• Problem: Go over the entries below line by line, copying each one that contains the word "parts".

• Record list:
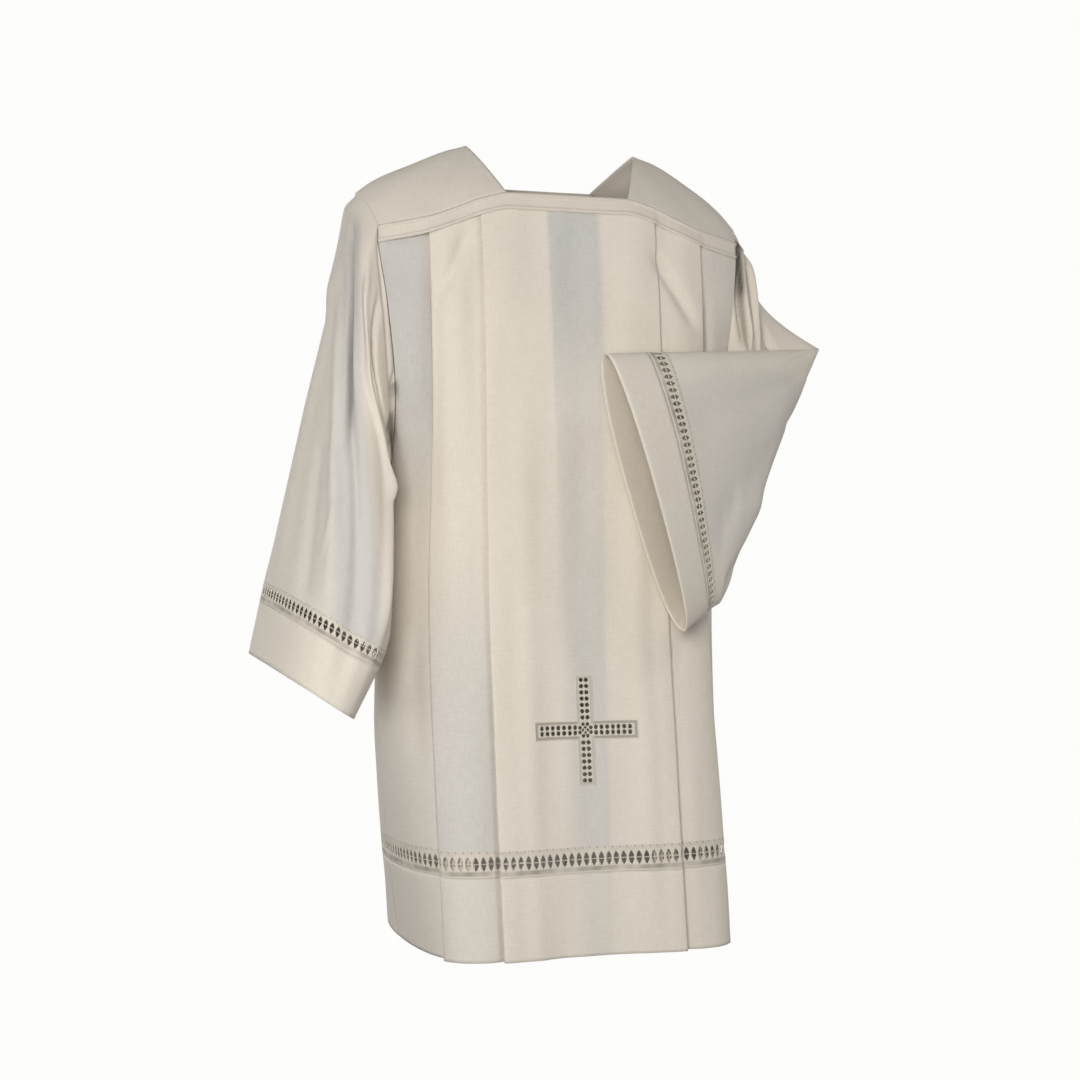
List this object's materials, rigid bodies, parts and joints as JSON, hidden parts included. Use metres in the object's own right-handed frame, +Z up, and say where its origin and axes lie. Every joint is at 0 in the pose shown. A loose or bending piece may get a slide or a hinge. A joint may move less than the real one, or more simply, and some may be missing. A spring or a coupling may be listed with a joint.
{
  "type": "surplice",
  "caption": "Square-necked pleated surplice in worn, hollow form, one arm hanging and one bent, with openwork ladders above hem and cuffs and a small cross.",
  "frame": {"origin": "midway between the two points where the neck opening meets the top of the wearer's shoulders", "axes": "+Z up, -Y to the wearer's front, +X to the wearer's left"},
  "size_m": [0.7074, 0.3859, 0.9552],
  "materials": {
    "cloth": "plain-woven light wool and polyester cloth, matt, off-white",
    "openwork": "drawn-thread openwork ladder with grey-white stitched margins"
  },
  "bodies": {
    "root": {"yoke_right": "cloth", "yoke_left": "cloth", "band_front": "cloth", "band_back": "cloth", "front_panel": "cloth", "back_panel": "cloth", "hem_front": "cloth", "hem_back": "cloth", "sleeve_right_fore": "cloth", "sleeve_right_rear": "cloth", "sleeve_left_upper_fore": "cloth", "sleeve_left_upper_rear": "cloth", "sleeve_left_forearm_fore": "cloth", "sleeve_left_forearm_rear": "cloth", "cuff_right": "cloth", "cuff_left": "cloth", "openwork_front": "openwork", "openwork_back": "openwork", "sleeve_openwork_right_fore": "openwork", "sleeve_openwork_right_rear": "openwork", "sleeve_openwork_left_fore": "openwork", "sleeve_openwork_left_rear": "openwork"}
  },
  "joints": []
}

==

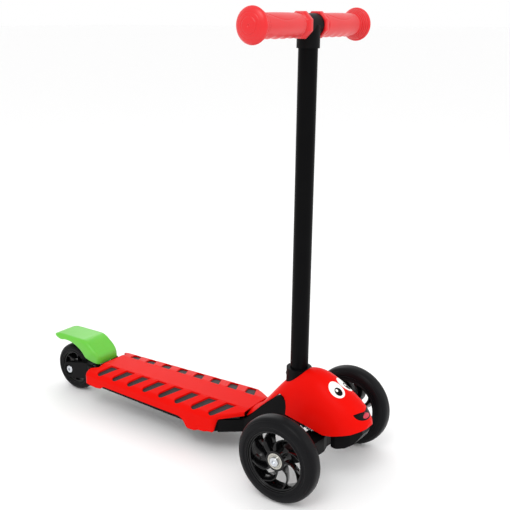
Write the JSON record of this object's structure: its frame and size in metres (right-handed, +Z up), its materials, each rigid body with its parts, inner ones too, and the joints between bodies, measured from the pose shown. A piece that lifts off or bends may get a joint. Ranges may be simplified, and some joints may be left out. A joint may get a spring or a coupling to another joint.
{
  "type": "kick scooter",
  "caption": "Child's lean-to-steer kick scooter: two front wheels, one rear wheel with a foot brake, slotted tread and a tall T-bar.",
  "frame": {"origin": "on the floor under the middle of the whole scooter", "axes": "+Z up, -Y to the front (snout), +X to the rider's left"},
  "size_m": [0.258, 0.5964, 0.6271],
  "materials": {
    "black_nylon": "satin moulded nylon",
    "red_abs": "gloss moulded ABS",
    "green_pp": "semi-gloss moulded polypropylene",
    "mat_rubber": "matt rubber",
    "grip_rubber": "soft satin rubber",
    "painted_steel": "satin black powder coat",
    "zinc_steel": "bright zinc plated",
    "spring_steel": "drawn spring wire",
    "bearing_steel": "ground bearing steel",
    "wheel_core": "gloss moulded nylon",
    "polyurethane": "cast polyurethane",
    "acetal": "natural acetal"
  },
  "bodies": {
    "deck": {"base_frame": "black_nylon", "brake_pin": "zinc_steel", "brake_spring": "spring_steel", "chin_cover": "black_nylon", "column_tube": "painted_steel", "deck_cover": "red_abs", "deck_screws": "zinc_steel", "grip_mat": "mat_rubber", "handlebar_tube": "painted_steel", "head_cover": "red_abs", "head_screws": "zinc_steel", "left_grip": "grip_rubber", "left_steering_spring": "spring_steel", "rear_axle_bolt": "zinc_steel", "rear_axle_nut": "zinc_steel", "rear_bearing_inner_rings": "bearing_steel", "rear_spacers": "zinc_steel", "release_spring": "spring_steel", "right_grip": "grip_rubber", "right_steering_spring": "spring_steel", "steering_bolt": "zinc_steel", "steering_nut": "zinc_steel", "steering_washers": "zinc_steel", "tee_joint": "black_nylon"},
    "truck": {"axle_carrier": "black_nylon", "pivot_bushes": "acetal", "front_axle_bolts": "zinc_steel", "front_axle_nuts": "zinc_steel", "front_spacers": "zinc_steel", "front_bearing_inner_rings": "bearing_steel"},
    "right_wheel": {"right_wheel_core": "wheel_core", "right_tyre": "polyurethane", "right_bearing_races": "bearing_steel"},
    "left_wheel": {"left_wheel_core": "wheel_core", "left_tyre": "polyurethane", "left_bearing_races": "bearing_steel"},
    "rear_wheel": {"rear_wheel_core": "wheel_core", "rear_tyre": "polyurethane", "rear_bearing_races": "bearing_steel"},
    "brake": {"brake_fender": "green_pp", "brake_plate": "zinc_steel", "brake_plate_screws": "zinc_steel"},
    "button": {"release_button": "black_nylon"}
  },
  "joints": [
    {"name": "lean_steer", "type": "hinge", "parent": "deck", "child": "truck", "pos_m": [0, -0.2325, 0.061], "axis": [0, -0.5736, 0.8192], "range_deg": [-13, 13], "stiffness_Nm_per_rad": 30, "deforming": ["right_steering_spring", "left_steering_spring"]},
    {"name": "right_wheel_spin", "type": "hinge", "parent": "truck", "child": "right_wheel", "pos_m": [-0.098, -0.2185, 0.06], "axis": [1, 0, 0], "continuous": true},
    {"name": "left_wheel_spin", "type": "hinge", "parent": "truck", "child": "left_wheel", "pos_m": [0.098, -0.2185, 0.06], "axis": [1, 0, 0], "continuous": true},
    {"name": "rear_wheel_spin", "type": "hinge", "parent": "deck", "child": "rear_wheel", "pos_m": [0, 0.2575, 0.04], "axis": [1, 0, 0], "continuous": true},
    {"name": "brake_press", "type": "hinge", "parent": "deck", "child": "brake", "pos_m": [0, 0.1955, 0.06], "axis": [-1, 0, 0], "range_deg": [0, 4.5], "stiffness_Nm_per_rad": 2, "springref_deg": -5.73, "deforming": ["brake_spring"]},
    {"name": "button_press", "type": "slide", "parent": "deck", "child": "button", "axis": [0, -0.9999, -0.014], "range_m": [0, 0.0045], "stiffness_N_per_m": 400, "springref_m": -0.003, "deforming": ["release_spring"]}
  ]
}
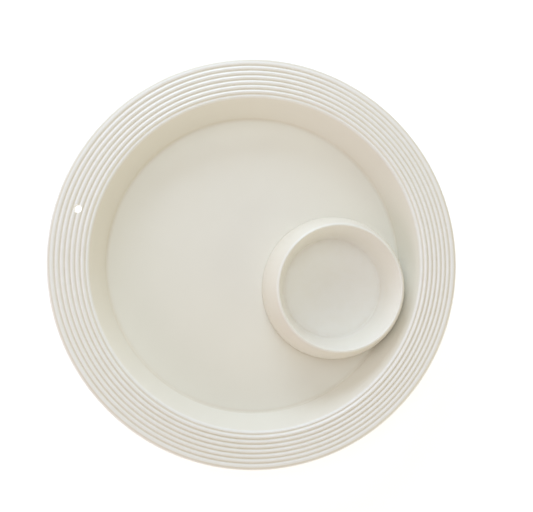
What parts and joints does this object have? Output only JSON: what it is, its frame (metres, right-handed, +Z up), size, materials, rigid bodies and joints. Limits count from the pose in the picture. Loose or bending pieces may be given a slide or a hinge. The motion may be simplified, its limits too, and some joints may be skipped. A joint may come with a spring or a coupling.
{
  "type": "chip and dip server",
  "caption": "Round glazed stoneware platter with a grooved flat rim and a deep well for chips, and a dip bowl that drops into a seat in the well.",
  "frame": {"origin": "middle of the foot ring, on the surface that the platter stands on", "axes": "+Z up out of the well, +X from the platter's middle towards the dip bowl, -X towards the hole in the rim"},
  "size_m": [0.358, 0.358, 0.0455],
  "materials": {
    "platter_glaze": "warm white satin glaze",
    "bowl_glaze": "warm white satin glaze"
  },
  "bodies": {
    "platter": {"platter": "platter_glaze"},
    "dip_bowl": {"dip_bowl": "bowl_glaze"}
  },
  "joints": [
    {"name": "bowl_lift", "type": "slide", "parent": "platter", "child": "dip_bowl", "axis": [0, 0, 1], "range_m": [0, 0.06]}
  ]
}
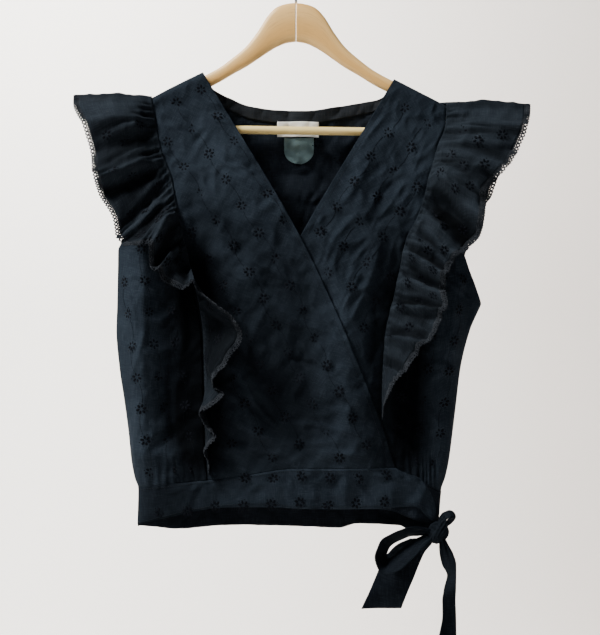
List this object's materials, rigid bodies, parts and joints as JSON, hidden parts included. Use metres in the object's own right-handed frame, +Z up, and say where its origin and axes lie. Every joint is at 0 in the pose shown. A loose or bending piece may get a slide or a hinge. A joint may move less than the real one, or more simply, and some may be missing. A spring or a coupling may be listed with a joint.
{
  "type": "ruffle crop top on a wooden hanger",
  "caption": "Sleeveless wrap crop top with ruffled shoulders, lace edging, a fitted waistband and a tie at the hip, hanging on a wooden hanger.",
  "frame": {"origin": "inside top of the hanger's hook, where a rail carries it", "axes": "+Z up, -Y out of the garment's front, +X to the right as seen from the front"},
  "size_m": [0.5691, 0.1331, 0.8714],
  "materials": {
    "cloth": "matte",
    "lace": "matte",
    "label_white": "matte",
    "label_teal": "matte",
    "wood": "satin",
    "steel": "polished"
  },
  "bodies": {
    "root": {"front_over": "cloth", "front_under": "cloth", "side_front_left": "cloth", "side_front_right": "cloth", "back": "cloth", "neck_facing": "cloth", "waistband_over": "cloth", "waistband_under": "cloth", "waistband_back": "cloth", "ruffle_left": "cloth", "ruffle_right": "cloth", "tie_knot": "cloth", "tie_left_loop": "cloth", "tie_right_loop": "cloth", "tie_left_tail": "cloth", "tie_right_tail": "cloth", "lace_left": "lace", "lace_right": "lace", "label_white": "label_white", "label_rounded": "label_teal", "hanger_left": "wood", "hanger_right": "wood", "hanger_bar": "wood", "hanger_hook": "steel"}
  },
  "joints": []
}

• Expected answer:
List this object's materials, rigid bodies, parts and joints as JSON, hidden parts included. Use metres in the object's own right-handed frame, +Z up, and say where its origin and axes lie. Every joint is at 0 in the pose shown. A loose or bending piece may get a slide or a hinge. A joint may move less than the real one, or more simply, and some may be missing. A spring or a coupling may be listed with a joint.
Write the JSON record of this object's structure: its frame and size in metres (right-handed, +Z up), its materials, each rigid body with its parts, inner ones too, and the joints between bodies, measured from the pose shown. A piece that lifts off or bends may get a joint. Ranges may be simplified, and some joints may be left out. A joint may get a spring or a coupling to another joint.
What parts and joints does this object have? Output only JSON: what it is, its frame (metres, right-handed, +Z up), size, materials, rigid bodies and joints. Limits count from the pose in the picture. Loose or bending pieces may be given a slide or a hinge. The motion may be simplified, its limits too, and some joints may be skipped. A joint may come with a spring or a coupling.
List this object's materials, rigid bodies, parts and joints as JSON, hidden parts included. Use metres in the object's own right-handed frame, +Z up, and say where its origin and axes lie. Every joint is at 0 in the pose shown. A loose or bending piece may get a slide or a hinge. A joint may move less than the real one, or more simply, and some may be missing. A spring or a coupling may be listed with a joint.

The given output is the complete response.